**Data supplied:**
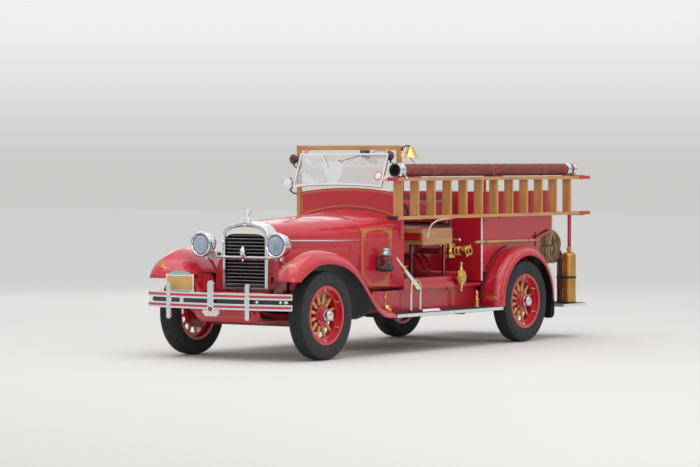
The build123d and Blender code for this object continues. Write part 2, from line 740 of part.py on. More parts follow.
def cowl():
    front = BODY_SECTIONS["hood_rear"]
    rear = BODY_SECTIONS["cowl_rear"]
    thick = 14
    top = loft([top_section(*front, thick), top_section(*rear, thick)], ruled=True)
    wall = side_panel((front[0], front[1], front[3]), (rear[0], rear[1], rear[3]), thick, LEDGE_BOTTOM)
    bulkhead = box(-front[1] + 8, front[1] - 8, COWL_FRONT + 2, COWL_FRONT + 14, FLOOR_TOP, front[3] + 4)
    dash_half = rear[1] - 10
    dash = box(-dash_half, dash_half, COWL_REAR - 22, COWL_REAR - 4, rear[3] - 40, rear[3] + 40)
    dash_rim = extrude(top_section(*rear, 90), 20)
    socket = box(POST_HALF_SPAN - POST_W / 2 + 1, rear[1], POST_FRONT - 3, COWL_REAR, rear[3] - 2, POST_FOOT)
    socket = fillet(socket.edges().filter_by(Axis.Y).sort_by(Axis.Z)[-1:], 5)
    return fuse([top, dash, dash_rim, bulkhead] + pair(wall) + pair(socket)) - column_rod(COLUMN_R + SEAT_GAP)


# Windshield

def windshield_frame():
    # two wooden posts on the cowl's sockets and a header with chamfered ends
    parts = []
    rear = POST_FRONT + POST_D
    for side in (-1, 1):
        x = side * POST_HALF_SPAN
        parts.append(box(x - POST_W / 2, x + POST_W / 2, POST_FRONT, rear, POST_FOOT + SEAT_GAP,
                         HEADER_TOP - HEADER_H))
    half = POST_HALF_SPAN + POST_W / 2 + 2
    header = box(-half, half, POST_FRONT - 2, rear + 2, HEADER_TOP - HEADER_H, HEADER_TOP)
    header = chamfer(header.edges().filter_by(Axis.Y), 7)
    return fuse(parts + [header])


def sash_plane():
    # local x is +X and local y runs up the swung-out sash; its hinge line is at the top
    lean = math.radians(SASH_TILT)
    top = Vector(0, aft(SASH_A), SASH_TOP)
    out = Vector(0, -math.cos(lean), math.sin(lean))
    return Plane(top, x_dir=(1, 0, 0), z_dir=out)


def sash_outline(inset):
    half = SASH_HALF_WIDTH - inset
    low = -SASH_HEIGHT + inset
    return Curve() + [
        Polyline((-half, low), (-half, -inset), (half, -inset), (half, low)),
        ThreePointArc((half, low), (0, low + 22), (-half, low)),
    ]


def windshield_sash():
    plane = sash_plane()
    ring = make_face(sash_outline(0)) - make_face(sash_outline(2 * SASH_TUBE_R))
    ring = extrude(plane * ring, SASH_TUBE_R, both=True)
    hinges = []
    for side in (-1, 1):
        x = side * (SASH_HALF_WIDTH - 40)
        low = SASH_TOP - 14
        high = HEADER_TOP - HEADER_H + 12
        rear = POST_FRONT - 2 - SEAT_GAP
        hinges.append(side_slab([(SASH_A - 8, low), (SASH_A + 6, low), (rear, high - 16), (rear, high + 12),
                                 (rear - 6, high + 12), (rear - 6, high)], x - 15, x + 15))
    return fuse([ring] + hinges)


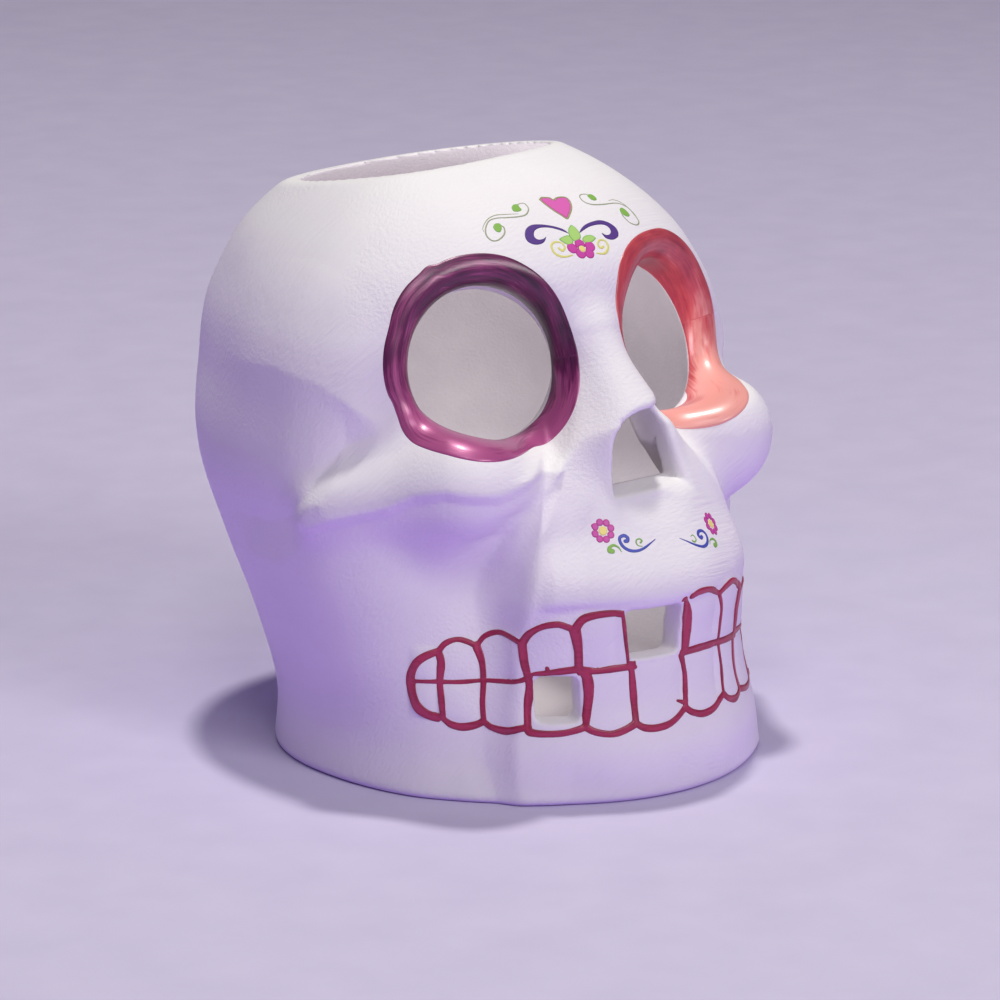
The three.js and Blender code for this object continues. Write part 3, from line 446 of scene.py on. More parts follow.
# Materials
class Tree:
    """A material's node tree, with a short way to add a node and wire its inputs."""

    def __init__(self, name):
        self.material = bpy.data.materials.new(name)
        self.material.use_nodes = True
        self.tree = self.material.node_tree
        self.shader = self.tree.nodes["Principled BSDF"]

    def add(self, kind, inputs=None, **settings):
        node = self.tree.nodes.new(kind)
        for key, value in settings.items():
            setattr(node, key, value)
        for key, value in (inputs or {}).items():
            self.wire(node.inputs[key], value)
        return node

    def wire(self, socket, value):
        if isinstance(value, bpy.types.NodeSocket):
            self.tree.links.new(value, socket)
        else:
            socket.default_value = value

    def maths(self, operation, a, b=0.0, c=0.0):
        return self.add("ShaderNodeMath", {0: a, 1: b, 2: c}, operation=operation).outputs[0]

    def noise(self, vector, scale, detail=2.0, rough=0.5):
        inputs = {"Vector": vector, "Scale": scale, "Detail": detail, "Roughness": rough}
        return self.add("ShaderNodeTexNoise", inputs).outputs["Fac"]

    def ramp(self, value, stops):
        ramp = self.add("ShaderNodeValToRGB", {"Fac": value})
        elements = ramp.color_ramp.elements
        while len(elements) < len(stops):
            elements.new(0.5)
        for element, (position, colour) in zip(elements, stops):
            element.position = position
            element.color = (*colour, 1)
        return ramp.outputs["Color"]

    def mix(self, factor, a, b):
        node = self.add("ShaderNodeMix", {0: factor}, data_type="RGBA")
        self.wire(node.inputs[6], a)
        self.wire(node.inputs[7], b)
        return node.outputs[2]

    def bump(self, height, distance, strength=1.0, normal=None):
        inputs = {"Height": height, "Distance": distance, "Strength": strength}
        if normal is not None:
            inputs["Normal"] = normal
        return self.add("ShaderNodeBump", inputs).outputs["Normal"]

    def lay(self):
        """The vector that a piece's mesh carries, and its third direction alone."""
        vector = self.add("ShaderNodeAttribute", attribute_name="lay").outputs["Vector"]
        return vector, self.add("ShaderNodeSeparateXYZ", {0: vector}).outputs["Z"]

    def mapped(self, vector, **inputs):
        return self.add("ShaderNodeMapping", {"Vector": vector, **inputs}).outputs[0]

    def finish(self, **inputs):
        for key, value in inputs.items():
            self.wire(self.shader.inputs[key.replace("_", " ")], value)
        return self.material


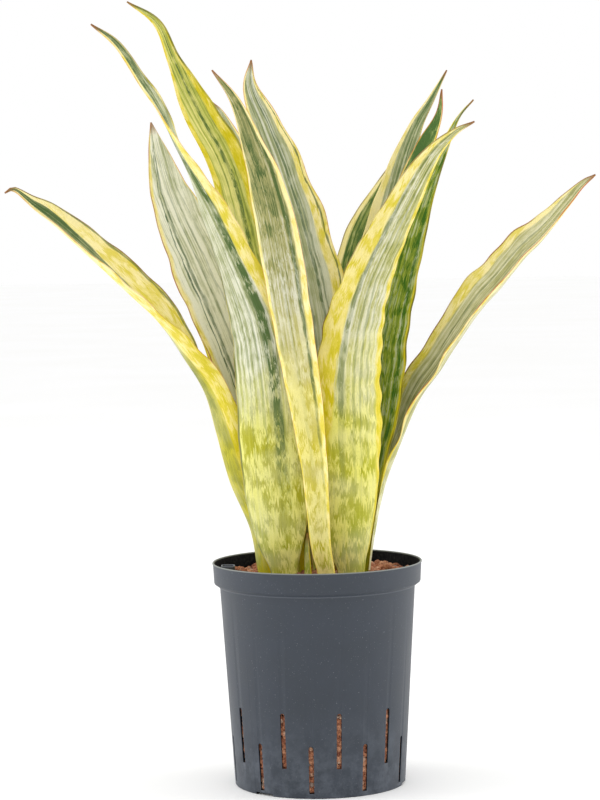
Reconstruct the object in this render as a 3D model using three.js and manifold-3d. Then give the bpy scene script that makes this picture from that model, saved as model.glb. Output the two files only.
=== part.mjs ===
---
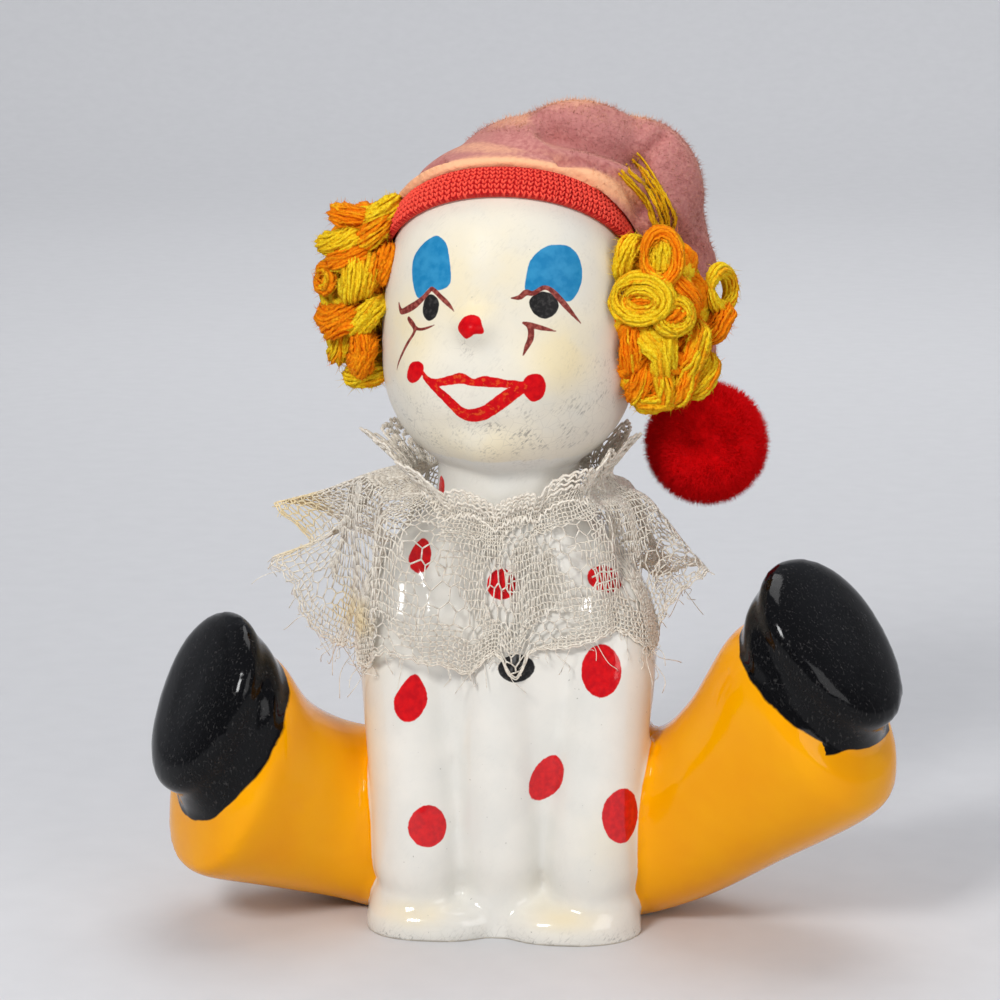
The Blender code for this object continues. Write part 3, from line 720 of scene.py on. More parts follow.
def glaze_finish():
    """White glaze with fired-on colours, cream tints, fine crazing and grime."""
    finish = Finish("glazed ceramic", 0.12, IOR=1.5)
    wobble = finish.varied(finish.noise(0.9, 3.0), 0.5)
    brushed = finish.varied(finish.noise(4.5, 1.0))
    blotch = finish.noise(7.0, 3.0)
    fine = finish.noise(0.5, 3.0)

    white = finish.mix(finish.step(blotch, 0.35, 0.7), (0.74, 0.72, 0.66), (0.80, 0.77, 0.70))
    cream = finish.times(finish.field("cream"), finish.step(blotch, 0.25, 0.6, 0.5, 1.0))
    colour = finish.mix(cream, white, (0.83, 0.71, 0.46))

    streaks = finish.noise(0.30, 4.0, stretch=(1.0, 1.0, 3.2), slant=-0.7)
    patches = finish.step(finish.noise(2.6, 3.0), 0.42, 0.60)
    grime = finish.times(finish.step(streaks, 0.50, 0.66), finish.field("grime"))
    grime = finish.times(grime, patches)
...
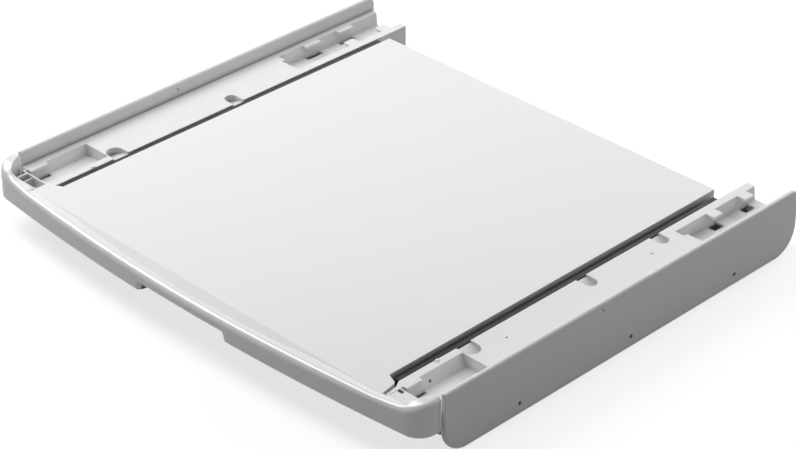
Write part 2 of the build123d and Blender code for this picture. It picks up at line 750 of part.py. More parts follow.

**What is being asked:** Where a line in the entries holds "Blender", copy that line.

**Expected answer:**
The build123d and Blender code for this object continues. Write part 2, from line 740 of part.py on. More parts follow.
The three.js and Blender code for this object continues. Write part 3, from line 446 of scene.py on. More parts follow.
The Blender code for this object continues. Write part 3, from line 720 of scene.py on. More parts follow.
Write part 2 of the build123d and Blender code for this picture. It picks up at line 750 of part.py. More parts follow.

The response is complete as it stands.